February 17, 2015 / 9:29 AM / 4 years ago

World Chefs: Tokyo sojourn ends for Rene Redzepi and Danish Noma

TOKYO (Reuters) - The world’s best restaurant moved to the world’s gourmet capital for five weeks and 2,800 diners in Tokyo made good use of it.

Rene Redzepi, the head chef of Noma in Copenhagen, poses for pictures after an interview with Reuters at Noma at Mandarin Oriental Tokyo February 10, 2015. REUTERS/Yuya Shino

Rene Redzepi, chef and co-owner of the Danish eatery Noma, temporarily moved the Michelin-starred restaurant and its staff to the 37th floor of a five-star hotel in Japan’s capital.

The Noma at Mandarin Oriental closed on Valentine’s Day after serving 15-course meals twice a day at a 40,200 yen ($340) price tag, with 62,000 unlucky diners still on the waiting list.

Redzepi’s Copenhagen establishment, which reigns atop the world’s best restaurant rankings, seems a perfect fit for Tokyo, the Michelin guide’s gourmet capital for eight straight years.

But Redzepi, 37, told Reuters he has no plans to move to Japan, despite adapting to local cuisine and showcasing a line-up of signature dishes such as fresh prawns served with ants.

Q: How was it to cook and serve food for Japanese customers?

A: It’s easier because people are more adventurous here, because they are used to eating so many foodstuffs so people have bigger dedication and they are more curious.

Q: Was Noma Mandarin Oriental profitable?

A: We don’t really know yet.
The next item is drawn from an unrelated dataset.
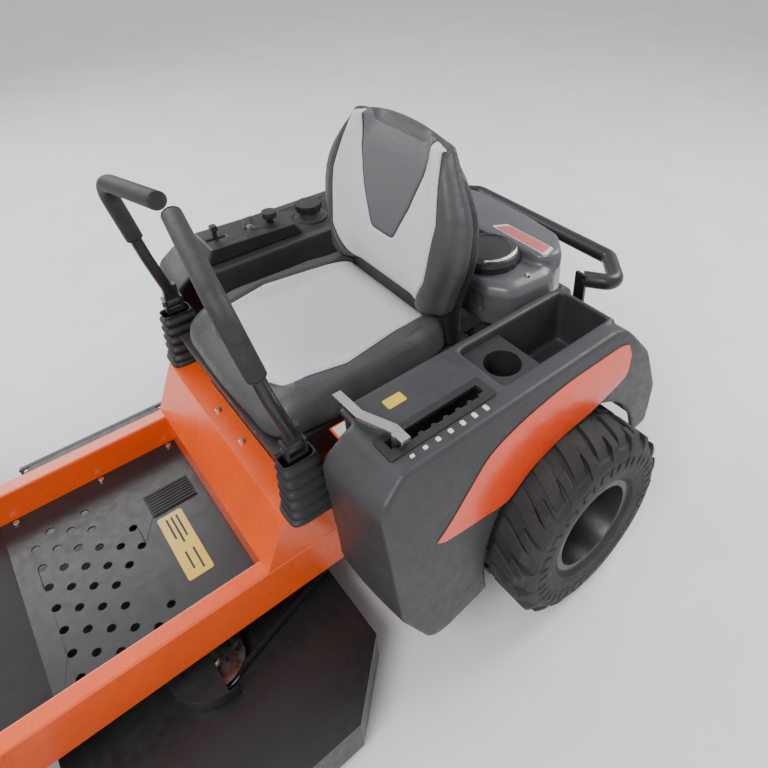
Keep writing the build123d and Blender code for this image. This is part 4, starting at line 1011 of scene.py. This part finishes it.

We will find out when we pay all the last bills. But it’s very tough. I mean there are so many factors we didn’t know. We didn’t realize the plates (sourced locally from artisans) would cost more than flying 77 people here.

When we agreed on the price for the menu, we didn’t know how much ingredients would cost. Then we pay the rent here and we pay the rent at home. Two rents for only one income. Since we signed the deal the yen dropped, but all of our paychecks are in Danish krone.

Q: But you chose to spend a lot of money on the project.

A: We could have done it much easier. We could have just kept the restaurant as it was, use the plates from the hotel, taken ingredients from back home. There are a lot of ways to do it very simple. And I think it would have been still full, but then we wouldn’t have learnt.

Q: Would you consider opening permanently here in Tokyo?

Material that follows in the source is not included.